RALEIGH – When I was on the debate team at UNC-Chapel Hill, I learned an ingenious term for a common debating tactic – granting the premise of one opposing argument in order to disprove another conclusively.
The term of art for this was a “disco.” I presume this comes from the image of someone dancing to one side and then the other. Of course, it might also have something to do with the idea of contradiction, such as that between good music and, say, disco dancing.
In any event, Attorney Gen. Roy Cooper’s office, in attempting to defend the state and its leaders against different redistricting lawsuits, has left itself wide open to the John Travolta treatment by making contradictory arguments. There are two cases currently being adjudicated. One is a challenge to the General Assembly’s new congressional districts. It is currently pending in federal district court. The plaintiffs in this case wantthe Feds to overturn the new congressional map on federal statutory and constitutional grounds.
Cooper is arguing that the federal judiciary not intervene in the congressional redistricting process except to enforce the Voting Rights Act, which applies to 40 of North Carolina’s 100 counties. “The United States Supreme Court has repeatedly admonished the federal courts that, ‘reapportionment is primarily the duty and responsibility of the state through its legislature or other body [i.e. a state court], rather than of a federal court,'” the AG’s office argued to the federal district court.

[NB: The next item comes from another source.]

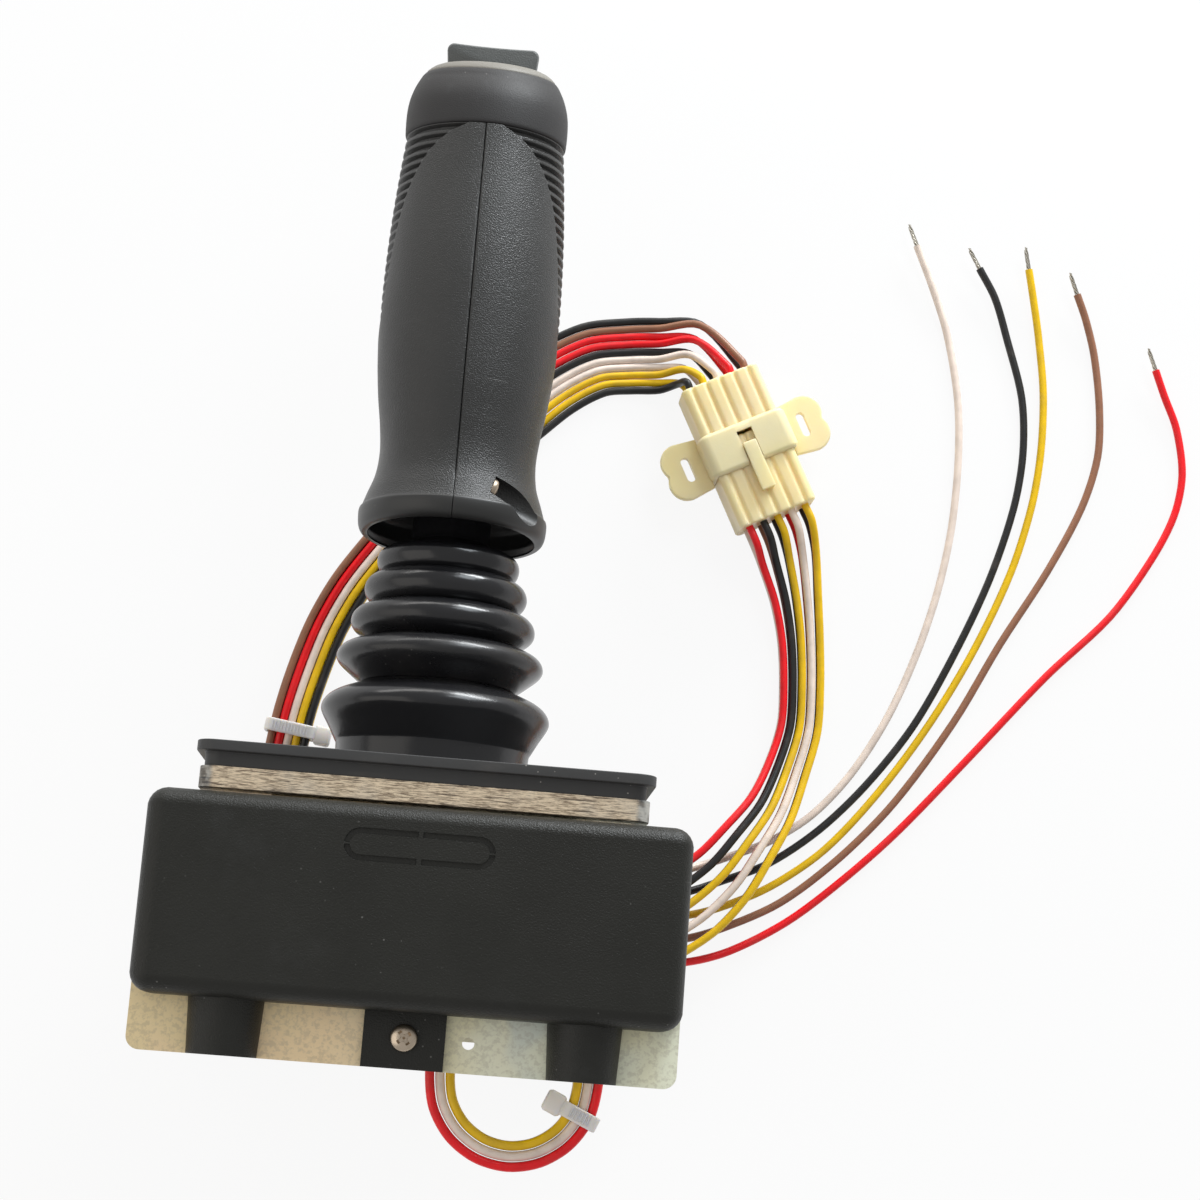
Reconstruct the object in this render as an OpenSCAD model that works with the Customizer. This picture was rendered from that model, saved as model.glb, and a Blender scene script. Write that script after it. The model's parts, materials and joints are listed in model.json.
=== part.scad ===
// Two-axis industrial joystick with a thumb rocker, lying on its rear cover.
//
// The stick is drawn standing: its stem along +Z, its front towards -Y, the top
// face of its mounting plate at Z = 0. lay() turns it onto its back, so that in
// the finished part +Y runs along the stem and +Z leaves the front.
// The harness is drawn where it lies, straight in the finished part's frame.

/* [Mounting plate] */
// Width of the plate
plate_w = 100; // [96:1:110]
// Depth of the plate
plate_d = 100; // [98:1:104]
// Thickness of the plate
plate_t = 4.8; // [4:0.1:6]
// Radius of the plate's corners
plate_r = 3.5; // [1:0.5:8]
// Distance between panel bolts across the plate
bolt_x = 84; // [78:1:88]
// Distance between panel bolts from front to rear
bolt_y = 68; // [64:1:76]
// Panel bolt hole
bolt_d = 5.5; // [4.5:0.1:6.5]
// Opening that the lever passes
plate_opening_d = 46; // [44:0.5:48]

/* [Gasket and boot] */
// How far the gasket overhangs the plate
gasket_over = 1.1; // [0.5:0.1:2]
// Height of the gasket's upright rim
gasket_rim = 2.4; // [1.5:0.1:4]
// Height of the gasket's undercut
gasket_under = 3.3; // [2.4:0.1:4]
// Depth of the gasket's undercut
gasket_undercut = 1.9; // [0.5:0.1:3]
// Wall of the rubber boot
boot_wall = 1.3; // [1:0.1:1.8]
// Radius of the boot's foot
boot_foot_r = 23.3; // [22:0.1:24]
// Height of the boot's lowest fold above the plate
boot_first_fold = 21.7; // [20:0.1:24]

/* [Handle] */
// Height of the skirt's lower edge above the plate
handle_z = 64.8; // [64:0.1:68]
// Height of the shells' upper edge above the plate
handle_top = 168; // [166:0.5:172]
// Wall of the moulded shells
shell_wall = 2.4; // [2:0.1:2.8]
// Pitch of the grip ribs
rib_pitch = 2.5; // [2.2:0.1:4]
// Width of a grip rib's crest
rib_land = 1.5; // [1:0.1:1.8]
// Depth of the grooves between the grip ribs
rib_depth = 0.8; // [0.4:0.1:1.2]
// How far the ribs' crests lie under the smooth front panel
rib_sink = 0.2; // [0.1:0.1:0.4]

/* [Switch cap] */
// Height of the cap on the shells
cap_h = 18.4; // [17:0.1:20]
// Radius of the cap at its lower edge
cap_r = 20.3; // [20:0.1:21]
// Radius of the cap's top face
cap_top_r = 15.4; // [15:0.1:16]
// Forward lean of the cap's top face
cap_lean = 12; // [8:1:14]
// Height of the bezel ring
bezel_h = 3.2; // [2.4:0.1:4]
// Length of the thumb rocker
rocker_l = 21; // [19:0.5:22]
// Width of the thumb rocker
rocker_w = 10; // [8:0.5:11]
// Height of the thumb rocker above the bezel
rocker_h = 4.4; // [3.5:0.1:5.5]

/* [Gimbal] */
// Depth of the tilt axes under the plate's top face
pivot_depth = 13; // [12.8:0.1:14]
// Diameter of the lever
lever_d = 8; // [7:0.1:9]
// Journal diameter of both yokes
journal_d = 8; // [7:0.1:9]
// Radial running clearance of the journals
journal_gap = 0.05; // [0.02:0.01:0.1]
// Width of the gimbal housing
housing_w = 60; // [58:1:64]
// Height of the gimbal housing
housing_h = 40; // [38:1:42]
// Wall of the gimbal housing
housing_wall = 5; // [4.5:0.5:6]
// Largest tilt of the lever either way
tilt_max = 15; // [10:1:15]

/* [Chassis and covers] */
// Sheet thickness of the chassis bracket
sheet_t = 1.5; // [1:0.1:2]
// Height of the webs' lower edge under the plate's top face
web_drop = 62.4; // [60:0.1:66]
// Distance of the webs' outer faces from the stem's axis
web_y = 44; // [43:0.5:46]
// Width of the front cover
cover_w = 120; // [114:0.5:124]
// How far the bracket's webs stand out past the front cover on each side
web_over = 0.25; // [0:0.05:1]
// How far the rear cover stands back from the front cover on each side
rear_inset = 1; // [0:0.5:3]
// Height of the front cover
cover_h = 44.4; // [42:0.1:47]
// Depth of the front cover
cover_d = 12; // [11:0.5:16]
// Radius of the front cover's edges
cover_r = 4.5; // [2:0.5:5.5]
// Wall of both covers
cover_wall = 2; // [1.6:0.1:2.5]
// Depth of the rear cover
rear_d = 22; // [20:0.5:26]

/* [Harness] */
// Diameter of an insulated wire
wire_d = 2.1; // [1.6:0.1:2.2]

/* [Hidden] */
$fn = 48;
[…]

Okay, except that in the other case – a state court proceeding on legislative districts in which plaintiffs are arguing that, in counties outside of the Voting Rights Act’s jurisdiction, state constitutional rules against splitting counties must be enforced – Cooper’s office is contradicting itself. It’s saying that in the legislative-district case, federal courts should interpret and guide the state’s redistricting rules and process, notwithstanding all that twaddle about the state’s duty to conduct its own redistricting.
Another contradiction arises on the issue of delaying candidate filings. In the federal case, Cooper says that there is no urgent need for federal intervention because the state legislature has shown in the past that it can respond to adverse rulings with new maps in a timely manner. But in the state case, Cooper says the opposite – that the federal courts should intervene to quash any possibility of an adverse state ruling, since the latter would cause “significant disruption of the state’s ongoing 2002 election process.”
Now the state-court plaintiffs are citing the contradiction and arguing that, essentially, the state is making their case about the proper role of federal government in redistricting. This is one reason, among many, why several Democrats and Republicans I know think that the state judiciary might just end up striking down the new legislative districts – or even redrawing the maps, as has happened in other states.
Roy Cooper, consider yourself discoed.